Short problem. Render the following material again verbatim, leaving nothing out.

Recorded data.
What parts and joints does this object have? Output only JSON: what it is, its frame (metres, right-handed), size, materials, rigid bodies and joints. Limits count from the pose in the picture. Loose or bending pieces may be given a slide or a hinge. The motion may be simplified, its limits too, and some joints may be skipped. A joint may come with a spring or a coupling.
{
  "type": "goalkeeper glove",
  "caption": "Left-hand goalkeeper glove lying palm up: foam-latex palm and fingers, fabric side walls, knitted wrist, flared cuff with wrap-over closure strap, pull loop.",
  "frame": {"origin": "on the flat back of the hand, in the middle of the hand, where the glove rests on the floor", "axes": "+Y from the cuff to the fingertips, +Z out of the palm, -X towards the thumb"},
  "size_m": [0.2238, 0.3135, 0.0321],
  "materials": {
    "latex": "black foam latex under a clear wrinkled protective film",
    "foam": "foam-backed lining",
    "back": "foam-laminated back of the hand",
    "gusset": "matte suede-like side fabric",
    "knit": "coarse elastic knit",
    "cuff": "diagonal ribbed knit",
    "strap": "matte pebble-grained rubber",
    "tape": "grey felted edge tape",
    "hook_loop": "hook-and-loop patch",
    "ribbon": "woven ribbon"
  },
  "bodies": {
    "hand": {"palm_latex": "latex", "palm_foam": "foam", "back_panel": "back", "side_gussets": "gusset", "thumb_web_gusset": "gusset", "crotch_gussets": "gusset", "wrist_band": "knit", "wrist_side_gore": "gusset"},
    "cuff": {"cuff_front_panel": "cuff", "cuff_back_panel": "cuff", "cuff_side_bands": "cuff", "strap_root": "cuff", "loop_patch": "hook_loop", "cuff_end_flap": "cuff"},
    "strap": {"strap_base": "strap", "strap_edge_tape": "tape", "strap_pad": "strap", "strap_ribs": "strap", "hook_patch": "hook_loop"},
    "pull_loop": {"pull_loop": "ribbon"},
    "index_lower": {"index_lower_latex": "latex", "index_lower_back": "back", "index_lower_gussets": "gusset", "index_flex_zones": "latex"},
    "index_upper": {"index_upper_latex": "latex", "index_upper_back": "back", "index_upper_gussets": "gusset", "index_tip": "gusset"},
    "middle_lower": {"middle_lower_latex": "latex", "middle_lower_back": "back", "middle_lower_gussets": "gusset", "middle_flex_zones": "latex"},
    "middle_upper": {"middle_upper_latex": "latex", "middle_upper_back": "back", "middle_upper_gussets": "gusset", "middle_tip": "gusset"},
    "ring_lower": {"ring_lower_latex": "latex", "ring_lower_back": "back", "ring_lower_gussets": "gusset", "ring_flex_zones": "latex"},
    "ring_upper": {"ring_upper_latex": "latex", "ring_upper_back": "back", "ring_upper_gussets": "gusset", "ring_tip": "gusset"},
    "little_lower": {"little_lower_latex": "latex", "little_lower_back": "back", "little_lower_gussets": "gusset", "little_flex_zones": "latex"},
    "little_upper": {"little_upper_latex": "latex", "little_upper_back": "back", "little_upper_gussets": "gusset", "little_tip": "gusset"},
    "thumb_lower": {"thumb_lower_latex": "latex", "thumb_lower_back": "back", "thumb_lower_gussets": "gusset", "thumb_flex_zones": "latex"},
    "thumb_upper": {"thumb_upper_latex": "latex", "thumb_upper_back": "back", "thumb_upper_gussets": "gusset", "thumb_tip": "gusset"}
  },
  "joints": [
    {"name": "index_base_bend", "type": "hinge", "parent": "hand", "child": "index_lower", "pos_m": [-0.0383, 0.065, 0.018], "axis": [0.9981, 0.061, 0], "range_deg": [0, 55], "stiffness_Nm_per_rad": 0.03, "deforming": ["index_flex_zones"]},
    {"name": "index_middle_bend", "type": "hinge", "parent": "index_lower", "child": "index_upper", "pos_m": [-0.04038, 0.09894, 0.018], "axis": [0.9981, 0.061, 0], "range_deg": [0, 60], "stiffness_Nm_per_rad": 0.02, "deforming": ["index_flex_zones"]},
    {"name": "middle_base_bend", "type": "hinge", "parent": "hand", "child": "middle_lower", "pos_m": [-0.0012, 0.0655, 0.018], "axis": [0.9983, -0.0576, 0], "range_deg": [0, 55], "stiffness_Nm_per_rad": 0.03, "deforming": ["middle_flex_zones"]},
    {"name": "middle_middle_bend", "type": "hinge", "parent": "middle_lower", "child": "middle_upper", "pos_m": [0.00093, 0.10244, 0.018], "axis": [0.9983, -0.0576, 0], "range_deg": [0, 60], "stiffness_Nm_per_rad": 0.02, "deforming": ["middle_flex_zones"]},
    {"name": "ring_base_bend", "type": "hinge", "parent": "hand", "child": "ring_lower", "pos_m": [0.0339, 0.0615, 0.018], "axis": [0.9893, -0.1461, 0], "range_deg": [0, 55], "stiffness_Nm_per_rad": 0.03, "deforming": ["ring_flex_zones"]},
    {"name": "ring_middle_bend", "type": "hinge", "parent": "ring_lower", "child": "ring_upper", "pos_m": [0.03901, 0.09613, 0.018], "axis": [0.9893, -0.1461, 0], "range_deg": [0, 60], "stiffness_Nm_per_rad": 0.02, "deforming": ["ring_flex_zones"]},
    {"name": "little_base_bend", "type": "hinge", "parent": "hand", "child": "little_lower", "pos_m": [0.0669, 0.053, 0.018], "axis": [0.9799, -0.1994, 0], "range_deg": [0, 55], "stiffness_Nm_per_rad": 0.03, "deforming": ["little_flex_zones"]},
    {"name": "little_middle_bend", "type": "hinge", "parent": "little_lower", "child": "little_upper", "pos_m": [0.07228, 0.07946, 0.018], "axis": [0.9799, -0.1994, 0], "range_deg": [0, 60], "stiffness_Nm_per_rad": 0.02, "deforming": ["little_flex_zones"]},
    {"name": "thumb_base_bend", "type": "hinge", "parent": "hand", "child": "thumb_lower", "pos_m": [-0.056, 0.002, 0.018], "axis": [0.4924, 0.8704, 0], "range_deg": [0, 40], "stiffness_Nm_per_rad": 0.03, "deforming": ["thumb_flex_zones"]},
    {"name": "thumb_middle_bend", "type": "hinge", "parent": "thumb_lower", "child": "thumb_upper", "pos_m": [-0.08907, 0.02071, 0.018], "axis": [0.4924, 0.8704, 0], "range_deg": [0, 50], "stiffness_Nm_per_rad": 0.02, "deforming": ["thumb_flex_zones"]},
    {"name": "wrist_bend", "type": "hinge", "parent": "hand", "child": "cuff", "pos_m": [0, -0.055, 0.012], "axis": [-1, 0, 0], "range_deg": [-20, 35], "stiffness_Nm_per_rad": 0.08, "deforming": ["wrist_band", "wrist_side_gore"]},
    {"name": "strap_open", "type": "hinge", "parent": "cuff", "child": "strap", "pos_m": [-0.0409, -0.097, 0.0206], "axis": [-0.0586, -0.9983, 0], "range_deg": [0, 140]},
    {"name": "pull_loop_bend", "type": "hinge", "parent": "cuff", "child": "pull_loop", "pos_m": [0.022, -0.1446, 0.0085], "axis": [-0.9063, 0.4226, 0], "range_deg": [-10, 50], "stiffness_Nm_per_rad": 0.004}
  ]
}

Final answer.
What parts and joints does this object have? Output only JSON: what it is, its frame (metres, right-handed), size, materials, rigid bodies and joints. Limits count from the pose in the picture. Loose or bending pieces may be given a slide or a hinge. The motion may be simplified, its limits too, and some joints may be skipped. A joint may come with a spring or a coupling.
{
  "type": "goalkeeper glove",
  "caption": "Left-hand goalkeeper glove lying palm up: foam-latex palm and fingers, fabric side walls, knitted wrist, flared cuff with wrap-over closure strap, pull loop.",
  "frame": {"origin": "on the flat back of the hand, in the middle of the hand, where the glove rests on the floor", "axes": "+Y from the cuff to the fingertips, +Z out of the palm, -X towards the thumb"},
  "size_m": [0.2238, 0.3135, 0.0321],
  "materials": {
    "latex": "black foam latex under a clear wrinkled protective film",
    "foam": "foam-backed lining",
    "back": "foam-laminated back of the hand",
    "gusset": "matte suede-like side fabric",
    "knit": "coarse elastic knit",
    "cuff": "diagonal ribbed knit",
    "strap": "matte pebble-grained rubber",
    "tape": "grey felted edge tape",
    "hook_loop": "hook-and-loop patch",
    "ribbon": "woven ribbon"
  },
  "bodies": {
    "hand": {"palm_latex": "latex", "palm_foam": "foam", "back_panel": "back", "side_gussets": "gusset", "thumb_web_gusset": "gusset", "crotch_gussets": "gusset", "wrist_band": "knit", "wrist_side_gore": "gusset"},
    "cuff": {"cuff_front_panel": "cuff", "cuff_back_panel": "cuff", "cuff_side_bands": "cuff", "strap_root": "cuff", "loop_patch": "hook_loop", "cuff_end_flap": "cuff"},
    "strap": {"strap_base": "strap", "strap_edge_tape": "tape", "strap_pad": "strap", "strap_ribs": "strap", "hook_patch": "hook_loop"},
    "pull_loop": {"pull_loop": "ribbon"},
    "index_lower": {"index_lower_latex": "latex", "index_lower_back": "back", "index_lower_gussets": "gusset", "index_flex_zones": "latex"},
    "index_upper": {"index_upper_latex": "latex", "index_upper_back": "back", "index_upper_gussets": "gusset", "index_tip": "gusset"},
    "middle_lower": {"middle_lower_latex": "latex", "middle_lower_back": "back", "middle_lower_gussets": "gusset", "middle_flex_zones": "latex"},
    "middle_upper": {"middle_upper_latex": "latex", "middle_upper_back": "back", "middle_upper_gussets": "gusset", "middle_tip": "gusset"},
    "ring_lower": {"ring_lower_latex": "latex", "ring_lower_back": "back", "ring_lower_gussets": "gusset", "ring_flex_zones": "latex"},
    "ring_upper": {"ring_upper_latex": "latex", "ring_upper_back": "back", "ring_upper_gussets": "gusset", "ring_tip": "gusset"},
    "little_lower": {"little_lower_latex": "latex", "little_lower_back": "back", "little_lower_gussets": "gusset", "little_flex_zones": "latex"},
    "little_upper": {"little_upper_latex": "latex", "little_upper_back": "back", "little_upper_gussets": "gusset", "little_tip": "gusset"},
    "thumb_lower": {"thumb_lower_latex": "latex", "thumb_lower_back": "back", "thumb_lower_gussets": "gusset", "thumb_flex_zones": "latex"},
    "thumb_upper": {"thumb_upper_latex": "latex", "thumb_upper_back": "back", "thumb_upper_gussets": "gusset", "thumb_tip": "gusset"}
  },
  "joints": [
    {"name": "index_base_bend", "type": "hinge", "parent": "hand", "child": "index_lower", "pos_m": [-0.0383, 0.065, 0.018], "axis": [0.9981, 0.061, 0], "range_deg": [0, 55], "stiffness_Nm_per_rad": 0.03, "deforming": ["index_flex_zones"]},
    {"name": "index_middle_bend", "type": "hinge", "parent": "index_lower", "child": "index_upper", "pos_m": [-0.04038, 0.09894, 0.018], "axis": [0.9981, 0.061, 0], "range_deg": [0, 60], "stiffness_Nm_per_rad": 0.02, "deforming": ["index_flex_zones"]},
    {"name": "middle_base_bend", "type": "hinge", "parent": "hand", "child": "middle_lower", "pos_m": [-0.0012, 0.0655, 0.018], "axis": [0.9983, -0.0576, 0], "range_deg": [0, 55], "stiffness_Nm_per_rad": 0.03, "deforming": ["middle_flex_zones"]},
    {"name": "middle_middle_bend", "type": "hinge", "parent": "middle_lower", "child": "middle_upper", "pos_m": [0.00093, 0.10244, 0.018], "axis": [0.9983, -0.0576, 0], "range_deg": [0, 60], "stiffness_Nm_per_rad": 0.02, "deforming": ["middle_flex_zones"]},
    {"name": "ring_base_bend", "type": "hinge", "parent": "hand", "child": "ring_lower", "pos_m": [0.0339, 0.0615, 0.018], "axis": [0.9893, -0.1461, 0], "range_deg": [0, 55], "stiffness_Nm_per_rad": 0.03, "deforming": ["ring_flex_zones"]},
    {"name": "ring_middle_bend", "type": "hinge", "parent": "ring_lower", "child": "ring_upper", "pos_m": [0.03901, 0.09613, 0.018], "axis": [0.9893, -0.1461, 0], "range_deg": [0, 60], "stiffness_Nm_per_rad": 0.02, "deforming": ["ring_flex_zones"]},
    {"name": "little_base_bend", "type": "hinge", "parent": "hand", "child": "little_lower", "pos_m": [0.0669, 0.053, 0.018], "axis": [0.9799, -0.1994, 0], "range_deg": [0, 55], "stiffness_Nm_per_rad": 0.03, "deforming": ["little_flex_zones"]},
    {"name": "little_middle_bend", "type": "hinge", "parent": "little_lower", "child": "little_upper", "pos_m": [0.07228, 0.07946, 0.018], "axis": [0.9799, -0.1994, 0], "range_deg": [0, 60], "stiffness_Nm_per_rad": 0.02, "deforming": ["little_flex_zones"]},
    {"name": "thumb_base_bend", "type": "hinge", "parent": "hand", "child": "thumb_lower", "pos_m": [-0.056, 0.002, 0.018], "axis": [0.4924, 0.8704, 0], "range_deg": [0, 40], "stiffness_Nm_per_rad": 0.03, "deforming": ["thumb_flex_zones"]},
    {"name": "thumb_middle_bend", "type": "hinge", "parent": "thumb_lower", "child": "thumb_upper", "pos_m": [-0.08907, 0.02071, 0.018], "axis": [0.4924, 0.8704, 0], "range_deg": [0, 50], "stiffness_Nm_per_rad": 0.02, "deforming": ["thumb_flex_zones"]},
    {"name": "wrist_bend", "type": "hinge", "parent": "hand", "child": "cuff", "pos_m": [0, -0.055, 0.012], "axis": [-1, 0, 0], "range_deg": [-20, 35], "stiffness_Nm_per_rad": 0.08, "deforming": ["wrist_band", "wrist_side_gore"]},
    {"name": "strap_open", "type": "hinge", "parent": "cuff", "child": "strap", "pos_m": [-0.0409, -0.097, 0.0206], "axis": [-0.0586, -0.9983, 0], "range_deg": [0, 140]},
    {"name": "pull_loop_bend", "type": "hinge", "parent": "cuff", "child": "pull_loop", "pos_m": [0.022, -0.1446, 0.0085], "axis": [-0.9063, 0.4226, 0], "range_deg": [-10, 50], "stiffness_Nm_per_rad": 0.004}
  ]
}